Did you see what he did there? By lumping Ryan, Murphy and Cloyne together, the Taoiseach insinuated that the matters described in those reports reflected poorly on the church alone. But whereas the other two reports looked at the horrific legacy of clerical sex abuse in, respectively, Cloyne and Dublin, the Ryan report of 2009 falls into a different category, being concerned with abuse within church institutions which the State availed of as part of its system for dealing with troublesome children.

Delayed and frustrated

The first chairwoman of the investigating committee into the running of orphanages and reformatories, Judge Mary Laffoy, appeared to set about her work with considerable zeal.

But, from the moment that investigation began in 2001, the Department of Education did everything in its power to delay and frustrate matters, leading eventually to Judge Laffoy withdrawing from her own investigation.

Her successor, Judge Seán Ryan, appeared to interpret his brief rather more narrowly. Bruce Arnold, author of The Irish Gulag, wrote in an online commentary on the published Ryan report that it had let the State off the hook: “The real culprit was and is the State, which is still floundering over child protection. The State approved, backed and used, intemperately and without consideration of the lives of victims, our legal system to incarcerate vast numbers of children.

“It was done for largely trivial, superficial and unresearched reasons and on the entirely meretricious excuse that it was for the good of the children.”

But the public discussion that followed focused almost exclusively on the church. The issue of how children came to be committed to the institutions under examination had been excluded from the remit of the Ryan investigation, on rather dubious “constitutional” grounds.

Hence, although we heard much about the deeds of priests and nuns, we heard almost nothing about the roles of civil servants, judges, social workers, probation officers and gardaí who were responsible for delivering children to their fates.

Failures of politicians

There was minimal scrutiny of the failures of politicians, even though, over the previous 75 years, several key opportunities to bring the nature of these institutions into the light had been elided by those with political responsibility at those times.

The Ryan report amounted, in effect, to a controlled explosion of the truth, drawing scrutiny towards the church and its personnel while carefully directing the public’s eyeline away from the State’s role in the same evils.

The brief of the McAleese group specifically related to State involvement in the Magdalene laundries, and its report provides a subtle and clear indictment of the State’s culpability, demonstrating that church and State were, in effect, the same. But the overall tenor is such as to suggest a rather less stark picture than we had been conditioned to expect. So, once again perhaps, the public’s attention has been briefly directed towards our historically dysfunctional state, and then, persuaded that things in the Magdalenes were not as bad as they might have been, directed away.

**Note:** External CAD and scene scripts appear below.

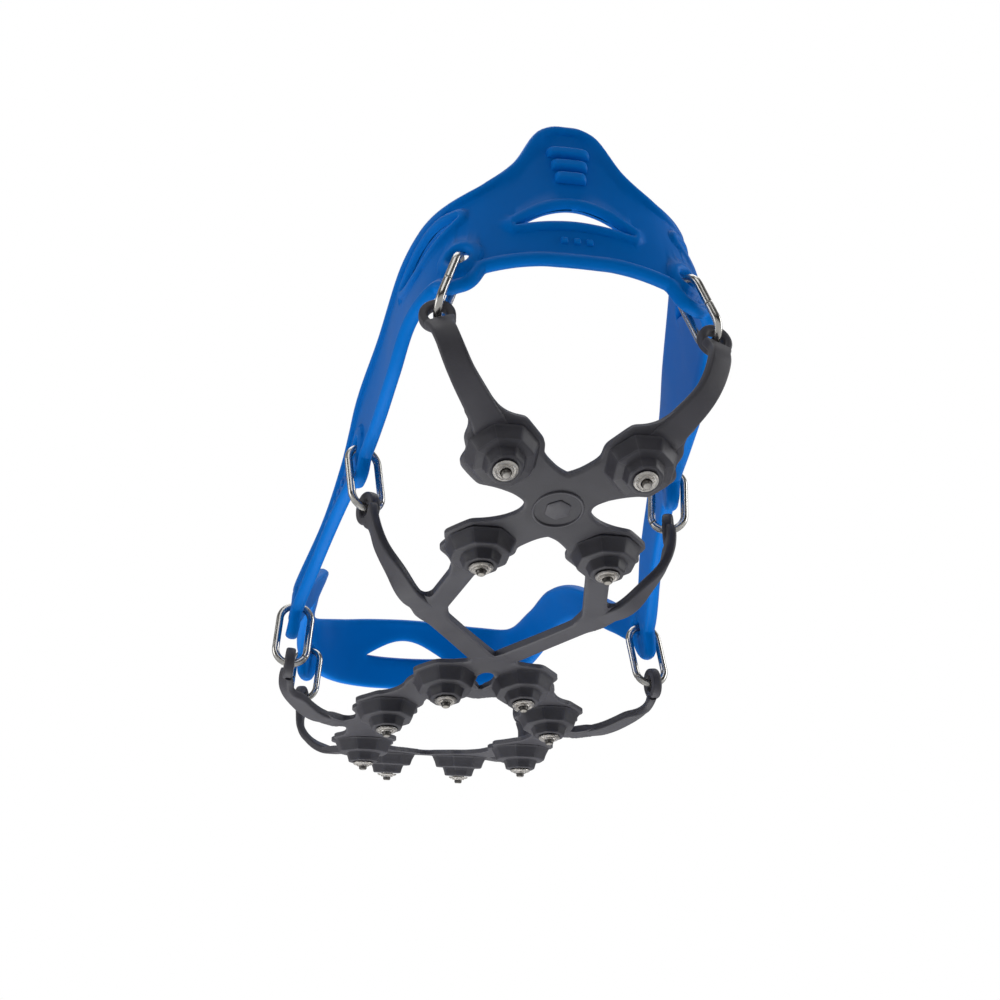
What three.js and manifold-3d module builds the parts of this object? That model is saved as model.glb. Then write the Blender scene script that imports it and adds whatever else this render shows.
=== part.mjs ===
// A pull-on ice cleat for a shoe, size M: an elastic harness, eight wire links and a moulded traction
// web that carries twelve studs. Millimetres, +Z up, +Y towards the toe, +X to the wearer's right.
// The cleat stands on its studs with z = 0 at the lowest tips, and it is the same on both sides of x = 0.
import * as THREE from "three";
import { mergeVertices } from "three/addons/utils/BufferGeometryUtils.js";
import Module from "manifold-3d";

const wasm = await Module();
wasm.setup();

// ---------------------------------------------------------------- driving dimensions

const MIDDLE = 24.0; // the station (distance forward of the waist line) at the middle of the length
const CLEARANCE = 0.3; // gap between pieces that touch

// The straps are thicker than the plates between the lugs: they stand a little below and above them.
const WEB = {
  thickness: 1.8, strapWidth: 6.4, strapThickness: 2.6, strapTop: 2.0, // top: above the plates' underside
  eyeRadius: 4.8, eyeThickness: 3.0,
};
const EYE_HOLE_RADIUS = 2.4; // in the web's eyes and in the harness's lobes
const LUG = {
  flangeWidth: 20.6,
  tierOne: { base: 17.7, end: 15.2, height: 3.9 },
  tierTwo: { base: 10.4, end: 9.1, height: 2.8 },
};
const STUD = {
  flangeRadius: 3.25, flangeHeight: 0.9, neckRadius: 2.5,
  stemRadius: 2.0, stemLength: 4.0,
  tipRadius: 1.25, tipProud: 1.6, tipBuried: 1.9,
};
const UP = new THREE.Vector3(0, 0, 1);
const LUG_HEIGHT = LUG.tierOne.height + LUG.tierTwo.height;
const STACK = LUG_HEIGHT + STUD.flangeHeight + STUD.tipProud; // from the web's underside to a stud's tip

// The underside of the web: flat under the arch, then rocking up to the heel and up to the toe.
const ROCKER = { heelStart: -59, heelRadius: 92, toeStart: 20.5, toeRadius: 234, toeEnd: 124 };

// Right-hand studs: [half spacing, station]. The left-hand ones mirror them.
const LUG_STATIONS = [
  [18.2, -93.5], [17.2, -58.9],
  [11.8, 20.3], [25.5, 44.0], [26.2, 86.0], [12.5, 120.0],
];

const LINK = { wireRadius: 1.1, length: 19.8, width: 9.4 }; // length and width are between wire centres

const BAND = { thickness: 3.0, bead: 0.7, beadWidth: 3.2 };
const HEEL_PANEL = 34; // half the length of the tall panel behind the heel, along the band
const LOBE = { drop: 11.3, halfWidth: 7.2 };
// Lens-shaped slots: half their length, the height of their tips, and how far the two arcs stand above them.
const HEEL_SLOT = { half: 16, height: 10.2, upper: 7.0, lower: 2.1 };
const TOE_SLOT = { half: 15, height: 7.5, upper: 6.5, lower: 0 };
const SIDE_SLOT = { start: 2, end: 31.5, startHeight: 15.4, endHeight: 14.8, upper: 2.0, lower: -6.4 };
const COLUMN = { panel: 3.2, band: 8 }; // spacing of the band's sections, by the heel and elsewhere

// The harness, right half, from the middle of the heel to the middle of the toe. at: a point of the line
// that runs through the link holes; lean: how far the band's height leans right and forward for each
// millimetre up; low and high: the band's edges, measured along its height from that line.
const HARNESS_STATIONS = [
  { at: [0, -112.6, 65], lean: [0, 0.07], low: -2.7, high: 47.4 },
  { at: [5, -112.5, 65], lean: [-0.01, 0.07], low: -2.7, high: 47 },
  { at: [10, -112.3, 65], lean: [-0.02, 0.07], low: -2.8, high: 43.4 },
  { at: [17, -111.6, 65], lean: [-0.06, 0.08], low: -3.8, high: 33 },
  { at: [24.5, -110, 65], lean: [-0.1, 0.09], low: -5.6, high: 26.8 },
  { at: [30, -107.6, 65], lean: [-0.14, 0.1], low: -7.4, high: 24, hole: "heel" },
  { at: [35.4, -102.2, 64.6], lean: [-0.18, 0.08], low: -9, high: 23.2 },
  { at: [38.9, -93, 63.4], lean: [-0.18, 0.04], low: -10, high: 25 },
  { at: [41, -77, 60.4], lean: [-0.12, 0], low: -12, high: 26 },
  { at: [42.8, -56, 56], lean: [-0.08, 0], low: -10.5, high: 20.5 },
  { at: [45, -36, 51.8], lean: [-0.02, 0], low: -7.5, high: 15.6, hole: "mid" },
  { at: [47.6, -16, 47.8], lean: [-0.14, 0], low: -5.4, high: 10.2 },
  { at: [50.4, 4, 43.6], lean: [-0.22, 0], low: -5, high: 7.4 },
  { at: [54.6, 33, 37.8], lean: [-0.14, 0], low: -5.4, high: 7.4, hole: "ball" },
  { at: [49.6, 49, 49.5], lean: [-0.25, 0], low: -5.6, high: 7.6 },
  { at: [44.6, 64, 62], lean: [-0.36, -0.05], low: -5.6, high: 7.6 },
  { at: [42.6, 86, 71.5], lean: [-0.4, -0.08], low: -5.4, high: 8.4 },
  { at: [42, 112, 75.6], lean: [-0.3, -0.1], low: -5, high: 10 },
  { at: [38, 137, 77.2], lean: [-0.12, -0.06], low: -5, high: 13.5, hole: "toe" },
  { at: [27, 151, 78.4], lean: [-0.16, -0.4], low: -5, high: 18 },
  { at: [14, 158, 79.4], lean: [-0.08, -0.62], low: -4.6, high: 21 },
  { at: [0, 160, 79.8], lean: [0, -0.7], low: -4.2, high: 22 },
];

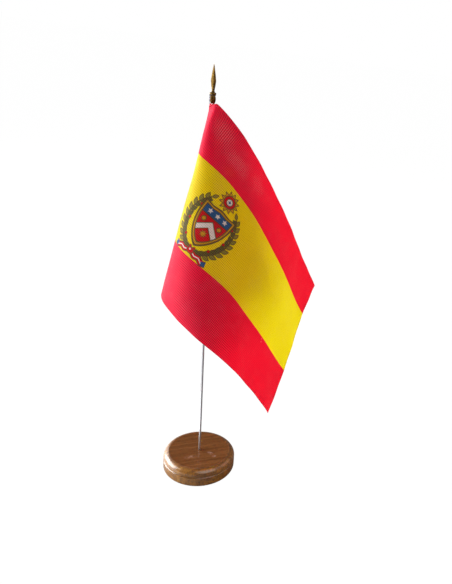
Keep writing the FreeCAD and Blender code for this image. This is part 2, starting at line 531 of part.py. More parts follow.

Power becomes accountable only when it’s waning. Did the ventilation of the abuses in various institutions dealing with children and women became a possibility only when public hostility towards Catholicism rendered the church a legitimate target for politicians, including “conservative” ones like Enda Kenny? Has growing public disfavour towards the Catholic Church been used to provide a shield for the State to deflect responsibility from itself for involvement in some of the most glaring outrages and abuses witnessed since Irish independence?

And if so – if our outrage at past wrongs is predicated on placing blame only selectively – can it be a genuine and useful outrage at all?